Madde 172 – (1) Cumhuriyet savcısı, soruşturma evresi sonunda, kamu davasının açılması için yeterli şüphe oluşturacak delil elde edilememesi veya kovuşturma olanağının bulunmaması hâllerinde kovuşturmaya yer olmadığına karar verir. Bu karar, suçtan zarar gören ile önceden ifadesi alınmış veya sorguya çekilmiş şüpheliye bildirilir. Kararda itiraz hakkı, süresi ve mercii gösterilir.
Madde 173 – (1) Suçtan zarar gören, kovuşturmaya yer olmadığına dair kararın kendisine tebliğ edildiği tarihten itibaren onbeş gün içinde, bu kararı veren Cumhuriyet savcısının yargı çevresinde görev yaptığı ağır ceza mahkemesinin bulunduğu yerdeki sulh ceza hâkimliğine itiraz edebilir.

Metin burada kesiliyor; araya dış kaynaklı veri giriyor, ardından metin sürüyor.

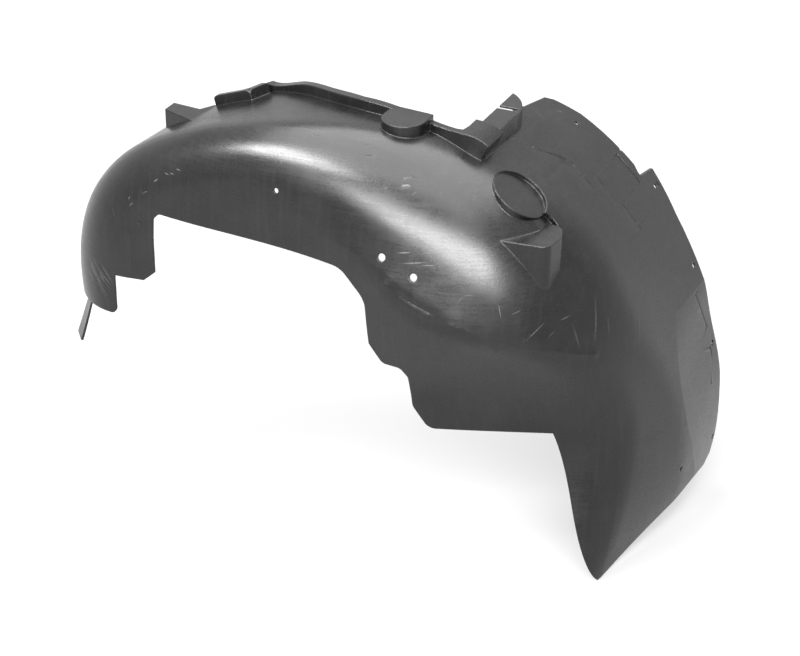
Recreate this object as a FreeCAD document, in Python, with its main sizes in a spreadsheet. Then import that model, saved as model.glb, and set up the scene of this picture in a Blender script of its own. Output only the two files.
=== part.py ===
import FreeCAD, Part
import math
import os

Vector = FreeCAD.Vector

doc = FreeCAD.newDocument("wheel_arch_liner")

# Sizes in mm and degrees. X runs forward, Y outboard and Z up from the wheel axis.
# Angles are read about that axis, from straight forward (0) over the top (90) to
# straight back (180).
sheet = doc.addObject("Spreadsheet::Sheet", "sizes")
aliases = []


def size(alias, value, note=""):
    aliases.append(alias)
    row = len(aliases)
    sheet.set("A%d" % row, alias)
    sheet.set("B%d" % row, str(value))
    sheet.set("C%d" % row, note)
    sheet.setAlias("B%d" % row, alias)


size("wall", 2.5, "moulded wall thickness")
size("blank_outboard", 150, "Y of the untrimmed outboard edge")
size("blank_foot_radius", 120, "radius where the untrimmed inner wall ends")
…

(2) İtiraz dilekçesinde, kamu davasının açılmasını gerektirebilecek olaylar ve deliller belirtilir.
(3) (Değişik fıkra: 18/06/2014-6545 S.K./71. md) Sulh ceza hâkimliği, kararını vermek için soruşturmanın genişletilmesine gerek görür ise bu hususu açıkça belirtmek suretiyle, o yer Cumhuriyet Başsavcılığından talepte bulunabilir; kamu davasının açılması için yeterli nedenler bulunmazsa, istemi gerekçeli olarak reddeder; itiraz edeni giderlere mahkûm eder ve dosyayı Cumhuriyet Savcısına gönderir. Cumhuriyet Savcısı, kararı itiraz edene ve şüpheliye bildirir.
(4) (Değişik fıkra: 25/05/2005-5353 S.K./26.mad) Sulh Ceza hâkimliği istemi yerinde bulursa, Cumhuriyet Savcısı iddianame düzenleyerek mahkemeye verir.

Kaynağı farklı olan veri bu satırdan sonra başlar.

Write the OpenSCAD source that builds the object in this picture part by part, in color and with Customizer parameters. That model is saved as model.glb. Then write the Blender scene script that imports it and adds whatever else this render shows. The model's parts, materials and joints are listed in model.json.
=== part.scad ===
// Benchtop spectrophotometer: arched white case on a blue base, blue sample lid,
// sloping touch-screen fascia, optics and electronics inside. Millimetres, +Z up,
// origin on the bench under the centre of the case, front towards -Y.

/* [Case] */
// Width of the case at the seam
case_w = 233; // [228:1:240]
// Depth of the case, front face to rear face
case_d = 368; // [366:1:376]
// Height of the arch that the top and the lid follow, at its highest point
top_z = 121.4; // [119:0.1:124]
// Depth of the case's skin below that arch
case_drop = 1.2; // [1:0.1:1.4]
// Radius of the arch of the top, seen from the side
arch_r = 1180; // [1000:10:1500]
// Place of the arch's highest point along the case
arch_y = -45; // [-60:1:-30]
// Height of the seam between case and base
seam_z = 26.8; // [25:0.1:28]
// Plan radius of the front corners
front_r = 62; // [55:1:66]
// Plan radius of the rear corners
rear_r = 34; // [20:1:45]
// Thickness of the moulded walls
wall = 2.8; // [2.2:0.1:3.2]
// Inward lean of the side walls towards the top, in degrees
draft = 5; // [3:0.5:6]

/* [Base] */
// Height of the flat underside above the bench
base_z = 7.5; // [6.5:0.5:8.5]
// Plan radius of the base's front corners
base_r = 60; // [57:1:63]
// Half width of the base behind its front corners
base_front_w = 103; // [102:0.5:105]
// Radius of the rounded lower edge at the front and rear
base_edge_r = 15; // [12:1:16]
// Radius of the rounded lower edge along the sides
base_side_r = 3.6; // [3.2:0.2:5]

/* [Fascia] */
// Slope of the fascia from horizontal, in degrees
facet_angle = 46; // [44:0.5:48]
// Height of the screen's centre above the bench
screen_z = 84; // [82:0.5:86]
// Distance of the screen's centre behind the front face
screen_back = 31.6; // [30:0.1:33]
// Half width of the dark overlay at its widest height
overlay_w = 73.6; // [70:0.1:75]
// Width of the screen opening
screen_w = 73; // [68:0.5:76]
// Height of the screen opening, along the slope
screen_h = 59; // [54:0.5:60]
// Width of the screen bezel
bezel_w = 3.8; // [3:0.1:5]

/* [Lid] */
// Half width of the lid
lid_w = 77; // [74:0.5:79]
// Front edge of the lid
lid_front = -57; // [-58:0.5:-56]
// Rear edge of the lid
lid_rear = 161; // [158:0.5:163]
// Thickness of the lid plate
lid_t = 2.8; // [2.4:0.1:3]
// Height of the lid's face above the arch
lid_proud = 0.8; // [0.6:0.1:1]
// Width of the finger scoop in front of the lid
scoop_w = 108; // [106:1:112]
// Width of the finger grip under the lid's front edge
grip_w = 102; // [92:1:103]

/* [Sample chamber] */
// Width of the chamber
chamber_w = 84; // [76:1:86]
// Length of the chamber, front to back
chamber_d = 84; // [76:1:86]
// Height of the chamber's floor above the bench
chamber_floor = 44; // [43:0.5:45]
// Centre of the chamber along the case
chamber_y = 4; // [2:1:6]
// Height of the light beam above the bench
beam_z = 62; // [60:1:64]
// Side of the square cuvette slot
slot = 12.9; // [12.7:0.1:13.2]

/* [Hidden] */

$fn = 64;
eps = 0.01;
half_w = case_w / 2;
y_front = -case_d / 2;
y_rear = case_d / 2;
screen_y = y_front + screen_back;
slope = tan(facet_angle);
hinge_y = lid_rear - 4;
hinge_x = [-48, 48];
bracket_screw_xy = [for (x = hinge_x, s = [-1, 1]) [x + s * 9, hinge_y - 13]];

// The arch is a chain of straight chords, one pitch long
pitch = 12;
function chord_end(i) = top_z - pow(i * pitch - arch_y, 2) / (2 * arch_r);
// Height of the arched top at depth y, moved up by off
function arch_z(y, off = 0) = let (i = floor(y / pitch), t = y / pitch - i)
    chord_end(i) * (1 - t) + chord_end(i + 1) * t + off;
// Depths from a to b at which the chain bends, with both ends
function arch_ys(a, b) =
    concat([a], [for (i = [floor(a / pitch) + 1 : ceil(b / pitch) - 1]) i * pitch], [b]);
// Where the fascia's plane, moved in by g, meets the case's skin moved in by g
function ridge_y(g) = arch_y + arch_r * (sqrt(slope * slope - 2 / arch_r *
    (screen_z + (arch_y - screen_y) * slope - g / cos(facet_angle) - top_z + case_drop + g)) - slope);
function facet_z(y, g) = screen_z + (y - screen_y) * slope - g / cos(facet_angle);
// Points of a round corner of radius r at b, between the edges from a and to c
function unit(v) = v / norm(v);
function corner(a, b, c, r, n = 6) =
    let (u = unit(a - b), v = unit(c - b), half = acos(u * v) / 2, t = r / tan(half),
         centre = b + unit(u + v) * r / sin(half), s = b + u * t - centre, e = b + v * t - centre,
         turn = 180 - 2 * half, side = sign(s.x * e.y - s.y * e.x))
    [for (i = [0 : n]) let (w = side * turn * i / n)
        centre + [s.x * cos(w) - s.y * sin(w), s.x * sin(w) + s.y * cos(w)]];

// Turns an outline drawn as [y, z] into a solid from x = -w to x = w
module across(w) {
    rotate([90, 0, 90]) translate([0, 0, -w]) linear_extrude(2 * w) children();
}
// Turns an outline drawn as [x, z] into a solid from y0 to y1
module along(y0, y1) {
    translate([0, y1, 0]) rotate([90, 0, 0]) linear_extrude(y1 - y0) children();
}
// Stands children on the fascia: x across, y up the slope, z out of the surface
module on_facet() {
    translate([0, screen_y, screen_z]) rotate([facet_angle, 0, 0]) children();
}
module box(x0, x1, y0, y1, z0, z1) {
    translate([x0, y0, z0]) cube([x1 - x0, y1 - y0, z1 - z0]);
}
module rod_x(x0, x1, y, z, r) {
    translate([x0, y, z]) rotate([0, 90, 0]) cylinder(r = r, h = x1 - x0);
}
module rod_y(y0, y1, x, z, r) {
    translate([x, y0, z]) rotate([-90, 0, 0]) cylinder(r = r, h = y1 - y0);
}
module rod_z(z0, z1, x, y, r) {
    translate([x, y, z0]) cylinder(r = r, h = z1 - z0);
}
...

(5) Cumhuriyet Savcısının kamu davasının açılmaması hususunda takdir yetkisini kullandığı hâllerde bu madde hükmü uygulanmaz.” şeklinde yer verilen düzenlemelerden de anlaşılacağı üzere; Cumhuriyet Savcısı kendisine yapılan suç duyurusu veya şikayet üzerine suçun gerçekten işlenip işlenmediğinin tespiti için hemen işin gerçeğini araştırmaya başlamalı ve maddi gerçeğin ortaya çıkmasına yarayan tüm yasal yöntemlere başvurmalıdır. Toplanan delillerin suçun işlendiği hususunda yeterli şüphe oluşturduğu kanısına ulaştığında iddianame düzenleyerek kamu davası açması, aksi halde ise anılan Kanun’un 172. maddesi gereği kovuşturma yapılmasına yer olmadığına dair karar vermesi gerekmektedir.

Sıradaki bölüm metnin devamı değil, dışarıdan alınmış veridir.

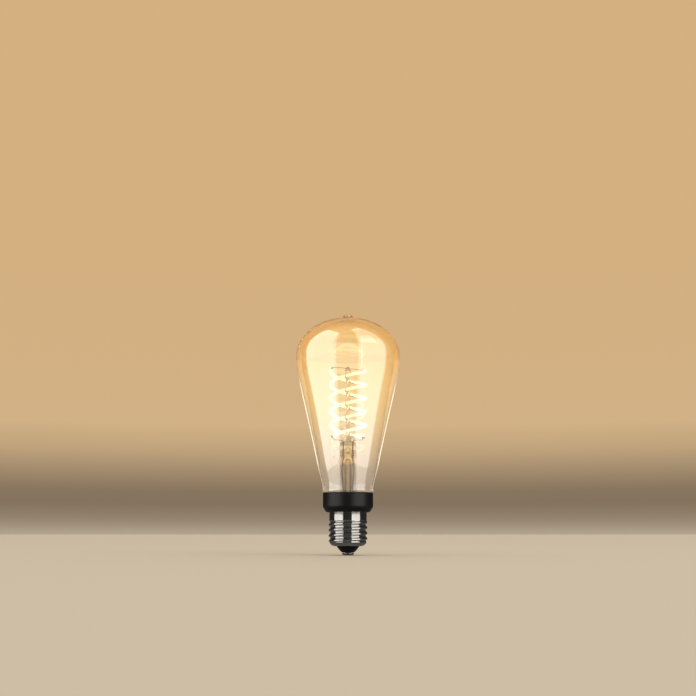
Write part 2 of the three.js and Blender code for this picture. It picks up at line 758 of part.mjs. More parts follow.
addBoard();
addCan("bulk_capacitor", -5.2, -4.1, 10.4, 3.1, 9.6);
addCan("output_capacitor", -4.2, -3.6, 20.4, 2.5, 6);
addInductor();
addFusibleResistor();
addBlock("input_capacitor", -1, 5.1, 21.5, 5.6, 3.6, 4.6, filmYellow);
addBlock("rectifier_bridge", 1, -4.2, 13.2, 4.8, 1.6, 3.8, blackPlastic);
addBlock("driver_chip", 1, 3.4, 13.2, 4.9, 1.4, 3.9, blackPlastic);
addBlock("radio_module", 1, 0, 24.1, 12, RADIO_BOARD, 14, circuitBoard);
addBlock("radio_shield", 1, 0, 22, 10, 2.2, 8.4, nickel, RADIO_BOARD + GAP);
addAntenna();
for (const [side, name] of [[-1, "left"], [1, "right"]]) {
  addBlock(`lead_terminal_${name}`, -1, side * 3.6, 28.9, 2, 1.6, 2.8, nickel);
}

// Mains wires: from the contact's shank to the fuse resistor, and from the board to the shell.
const centreWire = [
  [0, -0.6, 9],
  [0, -1.8, 9.3],
  [0, -3.2, 9.8],
  [0, -3.4, 10.6],
];
add("centre_wire", wireThrough(centreWire, LEAD_RADIUS, 8), copper);
const sideWire = [
  [-6.6, -1.2, 22.6],
  [-7.2, -2.6, 22.9],
  [-7.4, -5, 23],
  [-7.6, -7.6, 22.4],
];
add("side_wire", wireThrough(sideWire, 0.3, 8), copper);

export default bulb;
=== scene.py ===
"""Smart filament light bulb: the visible pieces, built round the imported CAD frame.

Metres, +Z up to the tip of the glass, the front of the bulb faces -Y. Outlines are written in
millimetres as (radius, height) points and scaled once, when a mesh is made.
"""
import json
import math

import bmesh
import bpy
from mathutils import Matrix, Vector

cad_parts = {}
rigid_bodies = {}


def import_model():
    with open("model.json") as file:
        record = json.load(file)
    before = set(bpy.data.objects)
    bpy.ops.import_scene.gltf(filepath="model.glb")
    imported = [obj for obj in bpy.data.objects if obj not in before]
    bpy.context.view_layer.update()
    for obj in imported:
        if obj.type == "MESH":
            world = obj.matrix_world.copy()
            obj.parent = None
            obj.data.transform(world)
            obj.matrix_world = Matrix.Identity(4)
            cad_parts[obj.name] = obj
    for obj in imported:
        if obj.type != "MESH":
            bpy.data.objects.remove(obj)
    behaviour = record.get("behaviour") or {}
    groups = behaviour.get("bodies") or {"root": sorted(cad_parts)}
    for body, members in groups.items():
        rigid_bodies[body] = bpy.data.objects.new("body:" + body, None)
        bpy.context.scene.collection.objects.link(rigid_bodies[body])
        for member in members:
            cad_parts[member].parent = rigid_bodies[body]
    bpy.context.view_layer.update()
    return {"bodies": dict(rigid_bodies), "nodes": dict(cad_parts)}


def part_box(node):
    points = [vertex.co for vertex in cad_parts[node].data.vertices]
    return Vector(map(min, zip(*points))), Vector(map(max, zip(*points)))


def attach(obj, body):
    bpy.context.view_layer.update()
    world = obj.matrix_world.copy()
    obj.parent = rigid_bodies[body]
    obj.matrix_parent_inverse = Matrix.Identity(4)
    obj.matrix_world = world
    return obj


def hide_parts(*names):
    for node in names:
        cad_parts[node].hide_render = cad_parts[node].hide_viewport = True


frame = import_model()

MM = 0.001
BODY = next(iter(frame["bodies"]))
GAP = 0.3  # clearance that the CAD keeps between touching pieces


def node_top(name):
    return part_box(name)[1].z / MM


def node_bottom(name):
    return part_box(name)[0].z / MM


def node_radius(name):
    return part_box(name)[1].x / MM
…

Somut olayda; “Tacizci …’yi teşhir ediyoruz” şeklinde verilen haber ile Mersin Üniversitesinde gözaltına alınan 8 kadının gözaltı sırasında avukat talep etmeleri üzerine müdafi olarak görevlendirilen Avukat … tarafından fiziki ve sözlü şekilde taciz edildiği yönündeki ifadelerin soruşturma açılmasını gerektiren fiil isnadına dair olup, ilgilisinin şeref ve haysiyetini ihlal edici, kişilik haklarını zedeler mahiyette olduğu da gözetilerek şüpheli veya şüphelilerin tespit edilerek savunmalarının alınmalarına ,şikayete konu haber sayfasının ve varsa adli evrakın teminine yönelik olarak gerekli tüm soruşturma işlemleri yapıldıktan sonra şüpheli/şüphelilerin hukuki durumlarının değerlendirilmesi gerekirken hiç bir soruşturma işlemi yapılmaksızın verilen kovuşturmaya yer olmadığına ilişkin karara yönelik itirazın kabulü yerine yazılı şekilde karar verilmesi,

./..
S/4

Yasaya aykırı ve Adalet Bakanlığı’nın Kanun Yararına Bozma istemine dayalı Yargıtay Cumhuriyet Başsavcılığı’nın ihbarname içeriği bu itibarla yerinde görüldüğünden, İstanbul 14. Sulh Ceza Hakimliği’nin 2912.2016 gün, 2016/641 değişik iş sayılı itirazın reddine ilişkin kararının CMK.nun 309. maddesi gereğince BOZULMASINA, müteakip işlemlerin mahallinde yapılmasına, dosyanın Adalet Bakanlığı’na gönderilmek üzere Yargıtay Cumhuriyet Başsavcılığı’na TEVDİİNE, 21.06.2018 gününde oybirliğiyle karar verildi.